**Objective**: Restate the full set of records exactly, word for word.

**Given entries**:
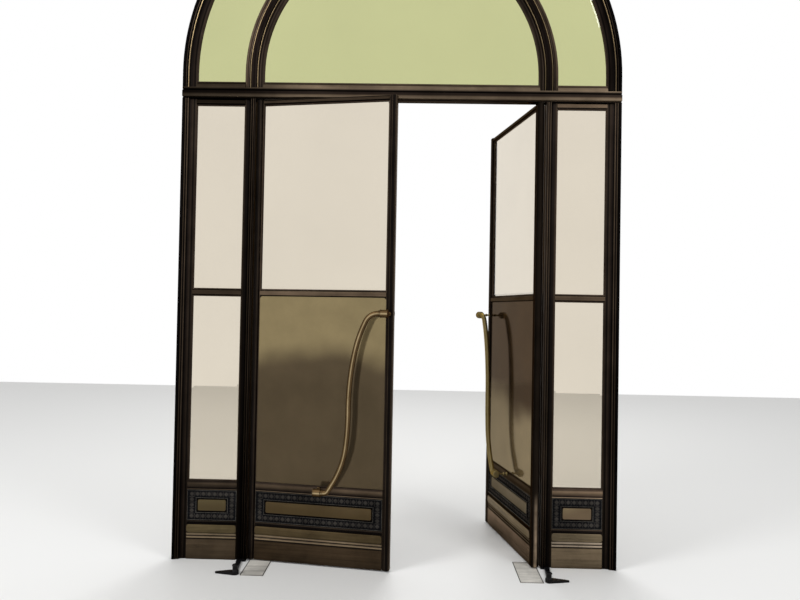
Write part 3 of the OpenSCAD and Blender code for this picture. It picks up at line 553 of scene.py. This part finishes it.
def plate_brass(name, high, low, shine, wave, reach, change=0.55, sway=1.1, film=0.0):
    """Sheet brass with a low and a high tone meeting along a wandering line; on the push plates the two
    tones are a painted reflection. reach is its lowest and highest Z, change the share of it where the tones
    meet, and sway how far that line wanders. shine is the mean roughness, wave the sheet's unevenness, and
    film how far it is dulled."""
    mat, tree = new_skin(name)
    shader = tree.nodes["Principled BSDF"]
    spot = add(tree, "TexCoord").outputs["Object"]
    slow = add(tree, "TexNoise", {"Vector": spot, "Scale": 1.5, "Detail": 2.0}).outputs["Fac"]
    clouds = add(tree, "TexNoise", {"Vector": spot, "Scale": 6.0, "Detail": 6.0, "Roughness": 0.6})
    clouds = clouds.outputs["Fac"]
    brushed = add(tree, "Mapping", {"Vector": spot, "Scale": (3, 3, 420)}).outputs[0]
    hair = add(tree, "TexNoise", {"Vector": brushed, "Scale": 1.0, "Detail": 3.0}).outputs["Fac"]
    drift = maths(tree, "MULTIPLY", maths(tree, "SUBTRACT", slow, 0.5), sway)
    share = maths(tree, "ADD", faded(tree, along_axis(tree, "Z"), *reach), drift)
    half_blend = 0.18 * sway
    meeting = {"Value": share, "From Min": change - half_blend, "From Max": change + half_blend}
    share = add(tree, "MapRange", meeting, interpolation_type="SMOOTHSTEP").outputs[0]
    body = blend_colours(tree, share, tone(*low), tone(*high))
    tint = add(tree, "MapRange", {"Value": clouds, "From Min": 0.3, "From Max": 0.7,
                                  "To Min": 0.90, "To Max": 1.08}).outputs[0]
    body = blend_colours(tree, 1.0, body, grey_of(tree, tint), "MULTIPLY")
    tree.links.new(body, shader.inputs["Base Color"])
    shader.inputs["Metallic"].default_value = 1.0 - film
    shader.inputs["Specular IOR Level"].default_value = 0.5 - film
    shader.inputs["Specular Tint"].default_value = tone(180, 178, 174)
    rough = maths(tree, "ADD", maths(tree, "MULTIPLY", clouds, 0.10), shine - 0.05)
    rough = maths(tree, "ADD", rough, maths(tree, "MULTIPLY", hair, 0.04))
    tree.links.new(rough, shader.inputs["Roughness"])
    relief = maths(tree, "ADD", slow, maths(tree, "MULTIPLY", hair, 0.0012))
    bump = add(tree, "Bump", {"Height": relief, "Strength": 1.0, "Distance": wave})
    tree.links.new(bump.outputs[0], shader.inputs["Normal"])
    return mat


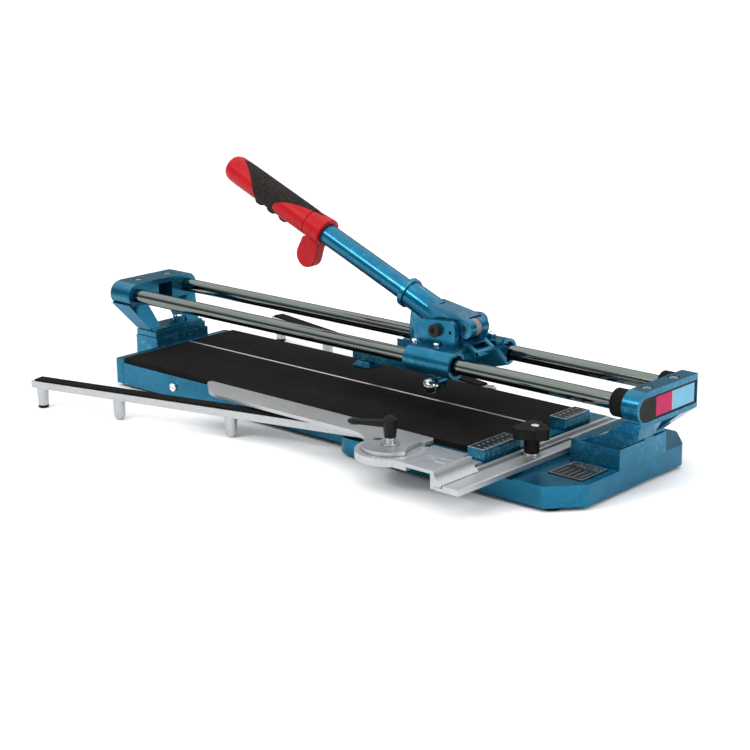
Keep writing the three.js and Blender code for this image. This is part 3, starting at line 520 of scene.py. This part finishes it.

**Solved exercise**:
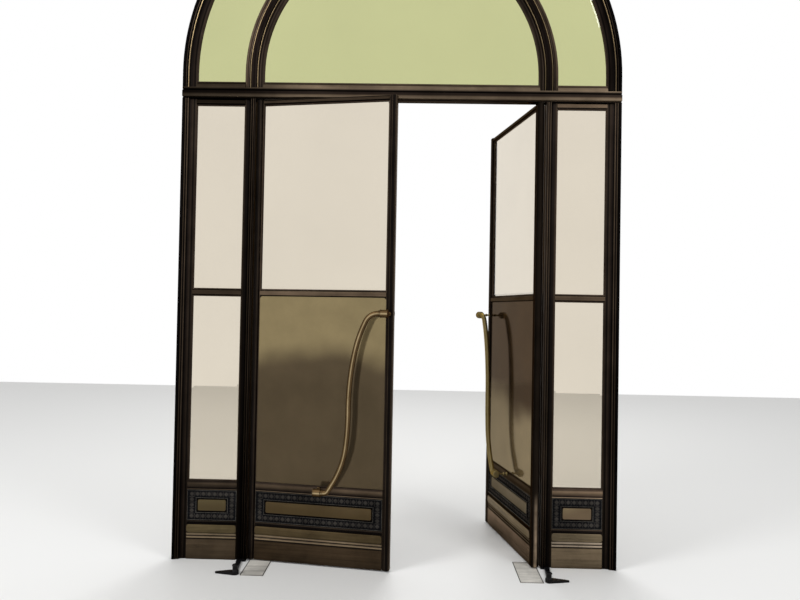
Write part 3 of the OpenSCAD and Blender code for this picture. It picks up at line 553 of scene.py. This part finishes it.
def plate_brass(name, high, low, shine, wave, reach, change=0.55, sway=1.1, film=0.0):
    """Sheet brass with a low and a high tone meeting along a wandering line; on the push plates the two
    tones are a painted reflection. reach is its lowest and highest Z, change the share of it where the tones
    meet, and sway how far that line wanders. shine is the mean roughness, wave the sheet's unevenness, and
    film how far it is dulled."""
    mat, tree = new_skin(name)
    shader = tree.nodes["Principled BSDF"]
    spot = add(tree, "TexCoord").outputs["Object"]
    slow = add(tree, "TexNoise", {"Vector": spot, "Scale": 1.5, "Detail": 2.0}).outputs["Fac"]
    clouds = add(tree, "TexNoise", {"Vector": spot, "Scale": 6.0, "Detail": 6.0, "Roughness": 0.6})
    clouds = clouds.outputs["Fac"]
    brushed = add(tree, "Mapping", {"Vector": spot, "Scale": (3, 3, 420)}).outputs[0]
    hair = add(tree, "TexNoise", {"Vector": brushed, "Scale": 1.0, "Detail": 3.0}).outputs["Fac"]
    drift = maths(tree, "MULTIPLY", maths(tree, "SUBTRACT", slow, 0.5), sway)
    share = maths(tree, "ADD", faded(tree, along_axis(tree, "Z"), *reach), drift)
    half_blend = 0.18 * sway
    meeting = {"Value": share, "From Min": change - half_blend, "From Max": change + half_blend}
    share = add(tree, "MapRange", meeting, interpolation_type="SMOOTHSTEP").outputs[0]
    body = blend_colours(tree, share, tone(*low), tone(*high))
    tint = add(tree, "MapRange", {"Value": clouds, "From Min": 0.3, "From Max": 0.7,
                                  "To Min": 0.90, "To Max": 1.08}).outputs[0]
    body = blend_colours(tree, 1.0, body, grey_of(tree, tint), "MULTIPLY")
    tree.links.new(body, shader.inputs["Base Color"])
    shader.inputs["Metallic"].default_value = 1.0 - film
    shader.inputs["Specular IOR Level"].default_value = 0.5 - film
    shader.inputs["Specular Tint"].default_value = tone(180, 178, 174)
    rough = maths(tree, "ADD", maths(tree, "MULTIPLY", clouds, 0.10), shine - 0.05)
    rough = maths(tree, "ADD", rough, maths(tree, "MULTIPLY", hair, 0.04))
    tree.links.new(rough, shader.inputs["Roughness"])
    relief = maths(tree, "ADD", slow, maths(tree, "MULTIPLY", hair, 0.0012))
    bump = add(tree, "Bump", {"Height": relief, "Strength": 1.0, "Distance": wave})
    tree.links.new(bump.outputs[0], shader.inputs["Normal"])
    return mat


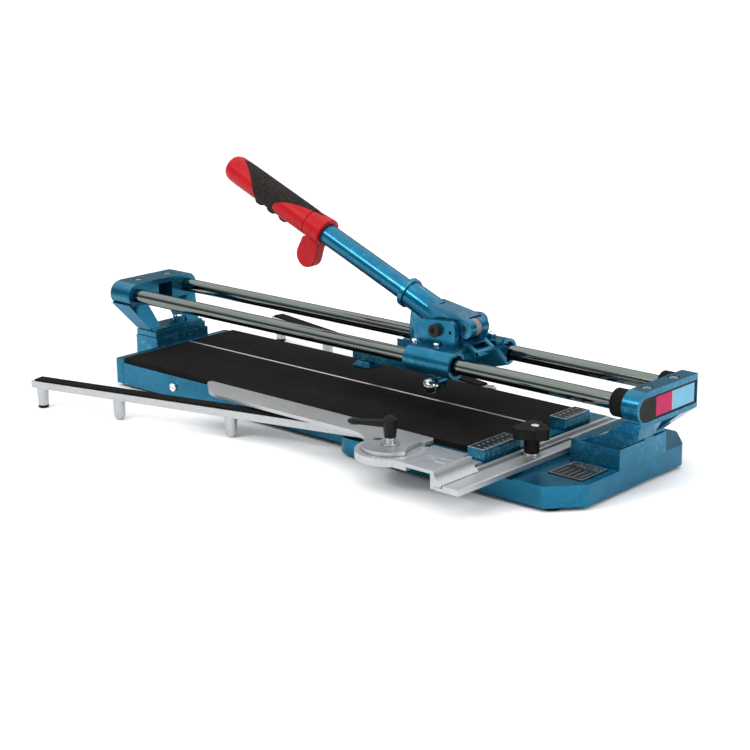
Keep writing the three.js and Blender code for this image. This is part 3, starting at line 520 of scene.py. This part finishes it.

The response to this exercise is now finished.